What to do ->
Stop after the line containing "# drawn at 1.3": print each line exactly from the first line of the listing up to that point.
..............................
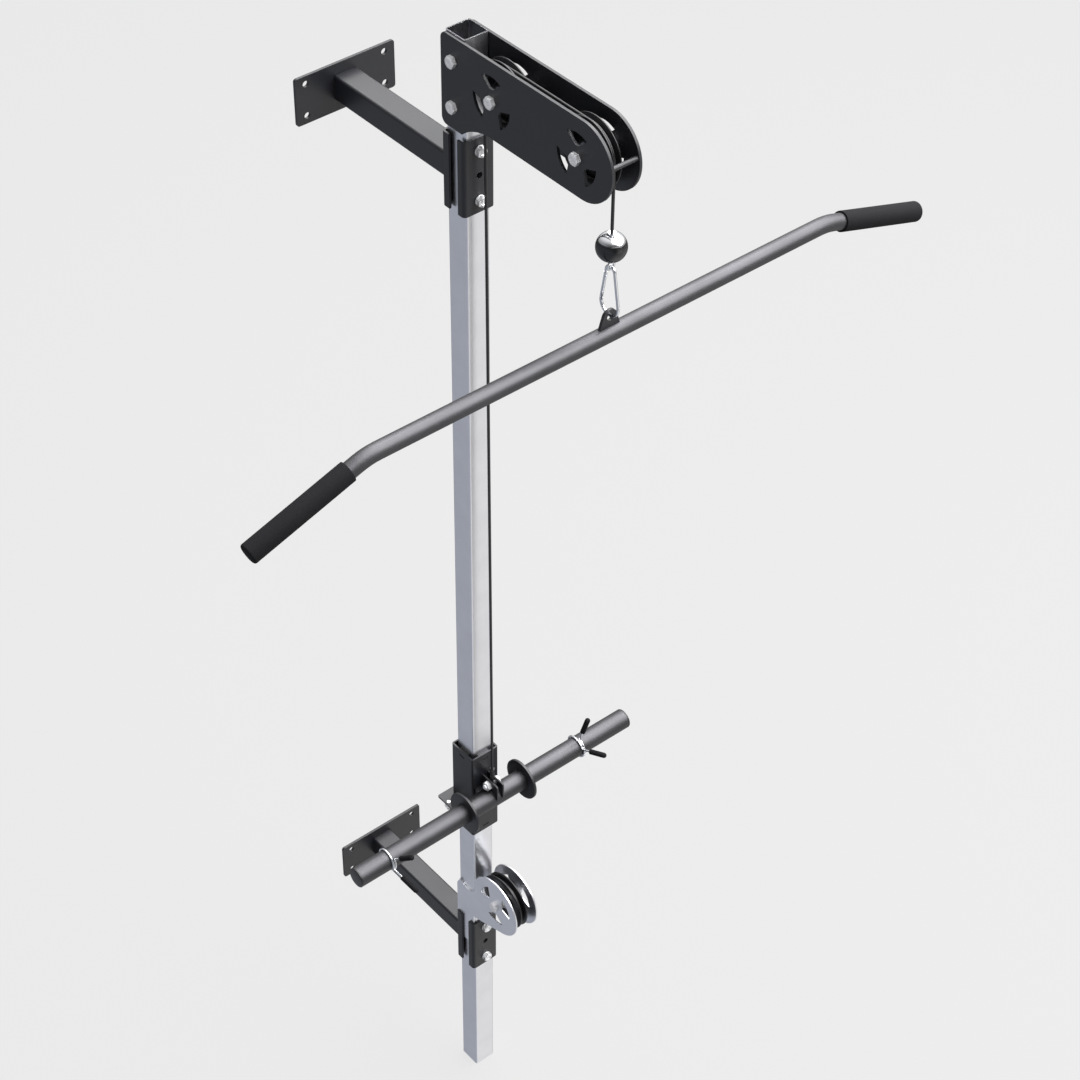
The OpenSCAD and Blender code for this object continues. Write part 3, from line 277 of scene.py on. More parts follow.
# %% Moulded nylon
moulded = grained("glass_filled_nylon_moulded", 1.1, 4.0, ("#08080a", "#131316"), (0.26, 0.44),
                  (0.00003, 0.2), {"Metallic": 0.0, "IOR": 1.53})

# %% [markdown]
# The hand grips, the collars' tips and the stop are moulded rubber. Rubber is dull, so it shows no
# highlight, only a slow change from a greyer top to a black underside. Its grain is 0.5 mm and is
# drawn at 1.3 mm, and a dry bloom greys it in patches a few centimetres wide.

# %% Matt rubber
rubber, tree = new_material("moulded_rubber_matt")
where = add(tree, "ShaderNodeTexCoord")
skin = add(tree, "ShaderNodeTexNoise", {"Vector": where.outputs["Object"], "Scale": 1000 / 1.3,
                                        "Detail": 3.0})
bloom = add(tree, "ShaderNodeTexNoise", {"Vector": where.outputs["Object"], "Scale": 1000 / 30})
shade = add(tree, "ShaderNodeMix", {
    0: bloom.outputs["Fac"], 6: linear("#0f0f11"), 7: linear("#18181a")}, data_type="RGBA")
gloss = add(tree, "ShaderNodeMapRange", {"Value": bloom.outputs["Fac"], "To Min": 0.78, "To Max": 0.9})
relief = add(tree, "ShaderNodeBump", {
    "Height": skin.outputs["Fac"], "Distance": 0.00006, "Strength": 0.3})
shader = add(tree, "ShaderNodeBsdfPrincipled", {
    "Base Color": shade.outputs[2], "Roughness": gloss.outputs["Result"],
    "Normal": relief.outputs["Normal"], "Metallic": 0.0, "IOR": 1.5, "Specular IOR Level": 0.14})
add(tree, "ShaderNodeOutputMaterial", {"Surface": shader.outputs["BSDF"]})
print("made", rubber.name)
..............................
Output for this task ->
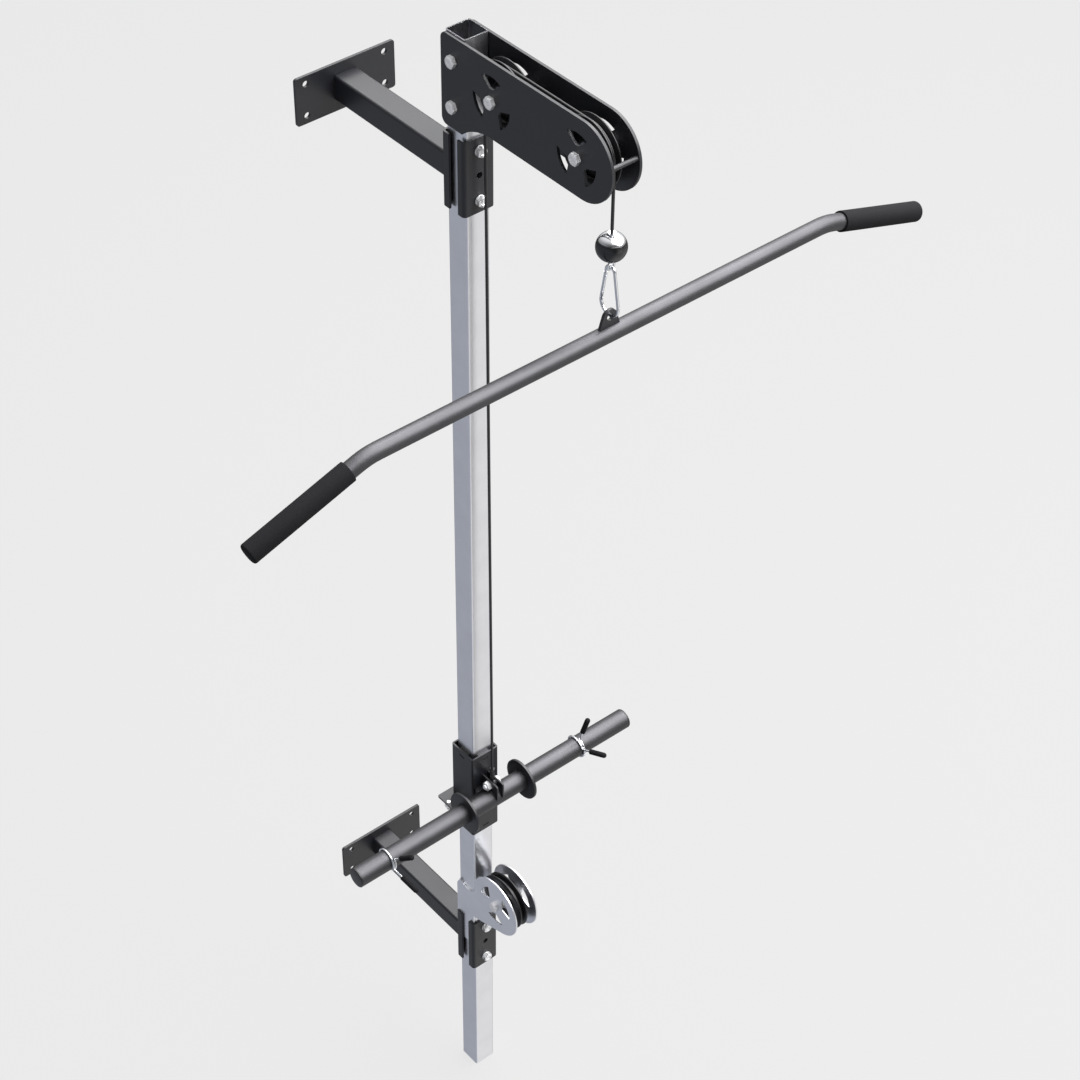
The OpenSCAD and Blender code for this object continues. Write part 3, from line 277 of scene.py on. More parts follow.
# %% Moulded nylon
moulded = grained("glass_filled_nylon_moulded", 1.1, 4.0, ("#08080a", "#131316"), (0.26, 0.44),
                  (0.00003, 0.2), {"Metallic": 0.0, "IOR": 1.53})

# %% [markdown]
# The hand grips, the collars' tips and the stop are moulded rubber. Rubber is dull, so it shows no
# highlight, only a slow change from a greyer top to a black underside. Its grain is 0.5 mm and is
# drawn at 1.3 mm, and a dry bloom greys it in patches a few centimetres wide.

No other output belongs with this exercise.